- [GIVEN TASK]: A precise retyping is required of every line from the one containing "cad_parts[node].hide_render = cad_parts[node].hide_viewport" down to the one containing "# --- camera: level, from", both included, and of no other line.

- [DATA SHOWN]:
━━━━━━

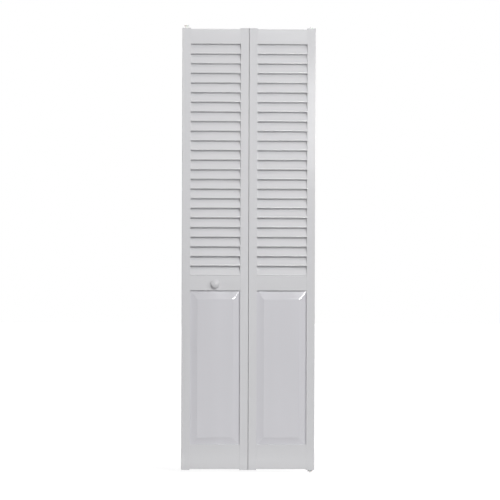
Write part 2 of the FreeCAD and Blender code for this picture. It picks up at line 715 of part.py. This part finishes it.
# --- pivots and guide ------------------------------------------------------------------------------------


def bottom_pivot(outer_stile):
    """The pin that stands in the floor bracket, the star nut that sets the height, and the stile's bush."""
    end_bore(outer_stile, "door.bush_length", at_top=False)
    pin_outline = [
        ("0", "0"),
        ("door.tip_radius - door.tip_chamfer", "0"),
        ("door.tip_radius", "door.tip_chamfer"),
        ("door.tip_radius", "door.foot_tip_length"),
        ("door.shank_radius", "door.foot_tip_length"),
        ("door.shank_radius", "door.foot_tip_length + door.bottom_shank_length"),
        ("0", "door.foot_tip_length + door.bottom_shank_length"),
    ]
    turned_piece("bottom_pivot_pin", pin_outline, "0", "0", "0")

    bore = "door.shank_radius + door.running_clearance"
    nut = new_body("height_adjuster_nut", "0", "0", "door.foot_tip_length")
    disc = new_sketch(nut, "XY_Plane")
    circle(disc, "door.nut_radius")
    circle(disc, bore)
    pad(nut, disc, "door.nut_height")
    notch = new_sketch(nut, "XY_Plane")
    circle(notch, "door.nut_notch_radius", "door.nut_radius", "0")
    cut = pocket(nut, notch, "door.nut_height", along_normal=True)
    star = nut.newObject("PartDesign::PolarPattern", "PolarPattern")
    star.Originals = [cut]
    star.Axis = (origin_feature(nut, "Z_Axis"), [""])
    star.Occurrences = NUT_NOTCHES
    star.Angle = 360
    nut.Tip = star
    doc.recompute()

    bush_outline = [
        (bore, "-door.flange_thickness"),
        ("door.flange_radius", "-door.flange_thickness"),
        ("door.flange_radius", "0"),
        ("door.bush_radius", "0"),
        ("door.bush_radius", "door.bush_length"),
        (bore, "door.bush_length"),
    ]
    turned_piece("bottom_pivot_bush", bush_outline, "0", "0", LEAF_FOOT)


def sleeve_and_spring(name, outer_stile, x):
    """A nylon sleeve in the top of a stile, and the coil spring that stands in it. The sleeve's mouth guides
    the shank of a sprung pin, whose collar rises and falls in the wider chamber below."""
    end_bore(outer_stile, "door.sleeve_length", at_top=True)
    mouth = "door.shank_radius + door.running_clearance"
    chamber = "door.collar_radius + door.face_clearance"
    chamber_top = "door.flange_thickness - door.sleeve_lip"
    chamber_floor = "-door.sleeve_length + door.sleeve_floor"
    half_outline = [
        ("0", "-door.sleeve_length"),
        ("door.bush_radius", "-door.sleeve_length"),
        ("door.bush_radius", "0"),
        ("door.flange_radius", "0"),
        ("door.flange_radius", "door.flange_thickness"),
        (mouth, "door.flange_thickness"),
        (mouth, chamber_top),
        (chamber, chamber_top),
        (chamber, chamber_floor),
        ("0", chamber_floor),
    ]
    turned_piece(f"{name}_sleeve", half_outline, x, "0", LEAF_TOP)

    collar_bottom = f"({chamber_top} - door.face_clearance - door.collar_height)"
    foot = f"({chamber_floor} + door.spring_end_gap + door.spring_wire / 2)"
    body = new_body(f"{name}_spring", x, "0", f"{LEAF_TOP} + {foot}")
    wire = new_sketch(body, "XZ_Plane", across="door.spring_radius")
    centred_rectangle(wire, "door.spring_wire", "door.spring_wire")
    coil = body.newObject("PartDesign::AdditiveHelix", "AdditiveHelix")
    coil.Profile = wire
    coil.ReferenceAxis = (origin_feature(body, "Z_Axis"), [""])
    coil.Mode = "height-turns-angle"
    coil.setExpression("Turns", "door.spring_turns")
    coil.setExpression("Height", f"{collar_bottom} - door.spring_end_gap - door.spring_wire / 2 - {foot}")
    doc.recompute()


def collar_outline():
    """The lower half of a sprung pin's outline: its collar and the shank up to its shoulder."""
    top = "(door.flange_thickness - door.sleeve_lip - door.face_clearance)"
    return [
        ("0", f"{top} - door.collar_height"),
        ("door.collar_radius", f"{top} - door.collar_height"),
        ("door.collar_radius", top),
        ("door.shank_radius", top),
    ]


def top_pivot(outer_stile):
    sleeve_and_spring("top_pivot", outer_stile, "0")
    shoulder = "(door.flange_thickness + door.shoulder_gap)"
    end = f"({shoulder} + door.top_tip_length)"
    half_outline = collar_outline() + [
        ("door.shank_radius", shoulder),
        ("door.tip_radius", shoulder),
        ("door.tip_radius", f"{end} - door.tip_chamfer"),
        ("door.tip_radius - door.tip_chamfer", end),
        ("0", end),
    ]
    turned_piece("top_pivot_pin", half_outline, "0", "0", LEAF_TOP)


def guide(outer_stile):
    """The sprung stem on the lead leaf and the wheel on it, which runs in the track over the opening."""
    sleeve_and_spring("guide", outer_stile, GUIDE_X)
    shoulder = "(door.flange_thickness + door.guide_travel + door.shoulder_gap)"
    head = f"({shoulder} + door.wheel_thickness + 2 * door.face_clearance)"
    half_outline = collar_outline() + [
        ("door.shank_radius", shoulder),
        ("door.axle_radius", shoulder),
        ("door.axle_radius", head),
        ("door.axle_head_radius", head),
        ("door.axle_head_radius", f"{head} + door.axle_head_height"),
        ("0", f"{head} + door.axle_head_height"),
    ]
    turned_piece("guide_stem", half_outline, GUIDE_X, "0", LEAF_TOP)

    bore = "door.axle_radius + door.running_clearance"
    wheel_outline = [
        (bore, "0"),
        ("door.wheel_radius", "0"),
        ("door.wheel_radius", "door.wheel_thickness"),
        (bore, "door.wheel_thickness"),
    ]
    height = f"{LEAF_TOP} + {shoulder} + door.face_clearance"
    wheel = turned_piece("guide_wheel", wheel_outline, GUIDE_X, "0", height)
    round_edges(wheel, "door.wheel_round", rims("door.wheel_radius"))


pivot_leaf = wooden_leaf("pivot_leaf", 1)
lead_leaf = wooden_leaf("lead_leaf", -1)
for place, step in HINGES.items():
    hinge_plate(f"{place}_hinge_pivot_plate", 1, step)
    hinge_plate(f"{place}_hinge_lead_plate", -1, step)
    hinge_pin(f"{place}_hinge_pin", step)
hinge_screws("pivot_leaf", 1)
hinge_screws("lead_leaf", -1)
knob(lead_leaf["lock_rail"])
bottom_pivot(pivot_leaf["outer_stile"])
top_pivot(pivot_leaf["outer_stile"])
guide(lead_leaf["outer_stile"])
doc.recompute()

for item in doc.Objects:
    if "Invalid" in item.State or "Error" in item.State:
        raise RuntimeError(f"{item.Label} was left in state {item.State}")
for label, body in pieces.items():
    if body.Shape.isNull() or not body.Shape.isValid():
        raise RuntimeError(f"{label} has no valid shape")

os.makedirs("parts", exist_ok=True)
for label, body in pieces.items():
    body.Shape.exportStep(f"parts/{label}.step")
    box = body.Shape.BoundBox
    spans = ((box.XMin, box.XMax), (box.YMin, box.YMax), (box.ZMin, box.ZMax))
    reach = ", ".join(f"{axis} {low:.2f} to {high:.2f}" for axis, (low, high) in zip("xyz", spans))
    print(f"{label}: {len(body.Shape.Solids)} solids, {body.Shape.Volume / 1000:.2f} cm3, {reach}")
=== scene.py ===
import math

import bpy
from mathutils import Matrix, Vector


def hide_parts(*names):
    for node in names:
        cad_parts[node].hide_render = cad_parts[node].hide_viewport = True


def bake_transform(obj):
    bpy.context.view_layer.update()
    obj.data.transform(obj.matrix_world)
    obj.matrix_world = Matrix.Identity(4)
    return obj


# A painted bifold closet door: two leaves, each with louvres over a raised panel.
# Lengths are in metres. +X is right, +Z is up, and the room is on the -Y side.

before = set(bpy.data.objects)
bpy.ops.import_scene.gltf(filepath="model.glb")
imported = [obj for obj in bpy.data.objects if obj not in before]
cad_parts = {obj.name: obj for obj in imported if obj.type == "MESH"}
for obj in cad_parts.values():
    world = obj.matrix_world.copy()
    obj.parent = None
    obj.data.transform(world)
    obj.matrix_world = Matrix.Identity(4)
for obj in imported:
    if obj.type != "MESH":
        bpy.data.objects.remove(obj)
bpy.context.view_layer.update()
scene = bpy.context.scene

# --- camera: level, from far off and a little to the left ------------------------------------------

VIEW_CENTRE = Vector((-0.2764, -0.0143, 1.0075))  # the point of the door's face in the picture's middle
VIEW_WIDTH = 2.261  # width of the picture at the door
VIEW_DISTANCE = 30.0
VIEW_AZIMUTH = math.radians(-4.4)  # less than 0 is to the left
VIEW_ROLL = math.radians(0.19)
SENSOR = 36.0  # millimetres
CLIP_END = 200.0

# --- light -----------------------------------------------------------------------------------------

# Each lamp: its place, the point it faces, its width and height, and its level, which is about how
# bright it alone shows a white surface that faces it at that point.
LAMPS = {
    # the main light, from the front and above
    "key": (Vector((0.8, -6.7, 3.95)), VIEW_CENTRE, (1.0, 1.0), 0.41),
    # a weaker one from the upper right
    "side": (Vector((3.2, -3.8, 2.7)), VIEW_CENTRE, (0.8, 0.8), 0.165),
    # mirrored as white strokes in the panels' upper right mitres
    "glint": (Vector((3.48, -14.0, 2.57)), VIEW_CENTRE, (0.6, 0.5), 0.125),
    # the sheen on the upper part of the right-hand stile
    "spot": (Vector((0.22, -2.0, 1.63)), Vector((0.05, 0, 1.63)), (0.14, 0.5), 0.03),
    # on the slats' upper faces
    "overhead": (Vector((-0.3, -2.2, 4.6)), VIEW_CENTRE, (2.0, 1.2), 0.04),
    # along the floor, on the bottom rails
    "foot": (Vector((-0.28, -0.5, 0.04)), Vector((-0.28, 0, 0.1)), (1.0, 0.05), 0.075),
    # on the edges that face left
    "left": (Vector((-6.0, -1.1, 1.6)), VIEW_CENTRE, (1.5, 1.5), 0.19),
    # for views from behind
    "back": (Vector((-2.2, 5.5, 1.2)), VIEW_CENTRE, (3.6, 2.2), 0.24),
}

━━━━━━

- [EXERCISE RESULT]:
        cad_parts[node].hide_render = cad_parts[node].hide_viewport = True


def bake_transform(obj):
    bpy.context.view_layer.update()
    obj.data.transform(obj.matrix_world)
    obj.matrix_world = Matrix.Identity(4)
    return obj


# A painted bifold closet door: two leaves, each with louvres over a raised panel.
# Lengths are in metres. +X is right, +Z is up, and the room is on the -Y side.

before = set(bpy.data.objects)
bpy.ops.import_scene.gltf(filepath="model.glb")
imported = [obj for obj in bpy.data.objects if obj not in before]
cad_parts = {obj.name: obj for obj in imported if obj.type == "MESH"}
for obj in cad_parts.values():
    world = obj.matrix_world.copy()
    obj.parent = None
    obj.data.transform(world)
    obj.matrix_world = Matrix.Identity(4)
for obj in imported:
    if obj.type != "MESH":
        bpy.data.objects.remove(obj)
bpy.context.view_layer.update()
scene = bpy.context.scene

# --- camera: level, from far off and a little to the left ------------------------------------------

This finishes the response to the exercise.